Basis of presentation

The accompanying unaudited financial statements and related notes have been prepared in accordance with accounting principles generally accepted in the United States of America for interim financial statements and with the rules and regulations under Regulation S-X of the Securities and Exchange Commission for Form 10-Q. Accordingly, they do not include all of the information and footnotes required by accounting principles generally accepted in the United States of America for complete financial statements presentation. In the opinion of management, all adjustments (consisting of normal recurring accruals) considered necessary to present fairly the financial position as of September 30, 2011 and results of operations for the nine months and three months then ended and cash flows for the nine months then ended have been included. These financial statements should be read in conjunction with the financial statements of the Company and the Company’s management discussion and analysis included in the Company’s Form 10-K for the year ended December 31, 2010. Interim results are not necessarily indicative of the results for a full year.

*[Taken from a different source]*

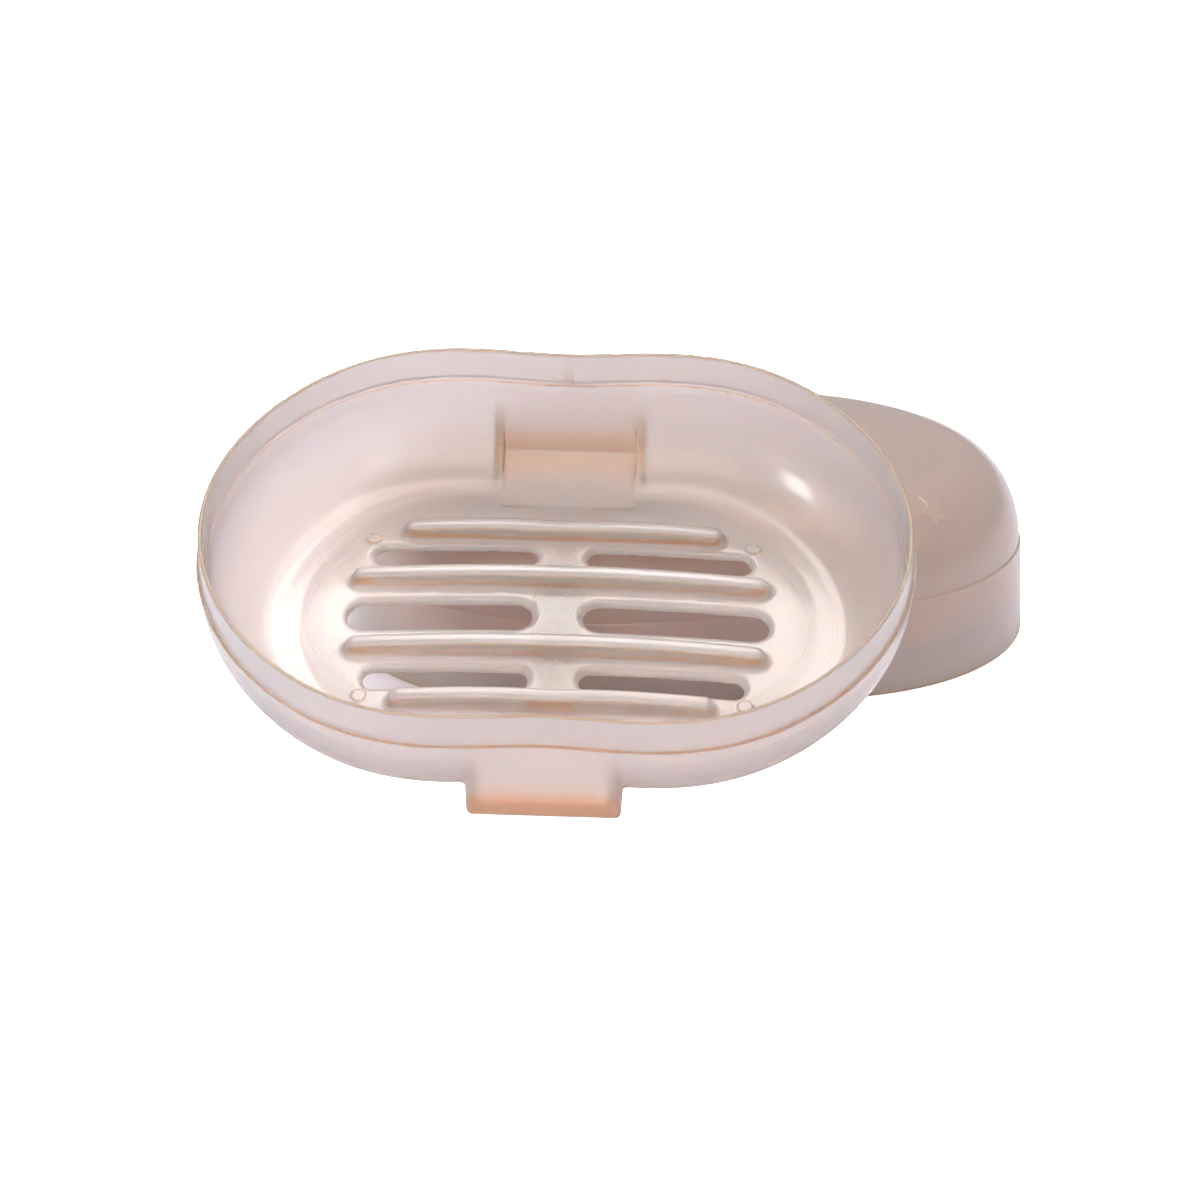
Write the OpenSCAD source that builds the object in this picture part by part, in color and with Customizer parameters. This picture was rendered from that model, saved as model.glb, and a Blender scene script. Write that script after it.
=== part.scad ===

The financial statements include all the accounts of the Company.

Use of estimates

The preparation of financial statements in conformity with accounting principles generally accepted in the United States of America requires management to make estimates and assumptions that affect the reported amounts of assets and liabilities and the disclosure of contingent assets and liabilities at the date of the financial statements and revenues and expenses for the reporting period. Actual results could differ from those estimates.


Cash and cash equivalents

Cash and cash equivalents include checking and money market accounts held in two financial institutions. The Company has a checking account at one institution with a balance of approximately $11,200 at September 30, 2011. The funds in this account are fully guaranteed by the Federal Deposit Insurance Corporation (“FDIC”) as of September 30, 2011. The Company has a money market account in a brokerage account with a second financial institution, invested in short-term federal securities and corporate bonds, with a money market cash balance of approximately $762,000 at September 30, 2011. Assets in this brokerage account are guaranteed by the Securities Investor Protection Corporation (“SIPC”) up to $500,000.  The Company had uninsured cash and cash equivalents of approximately $262,000 at September 30, 2011.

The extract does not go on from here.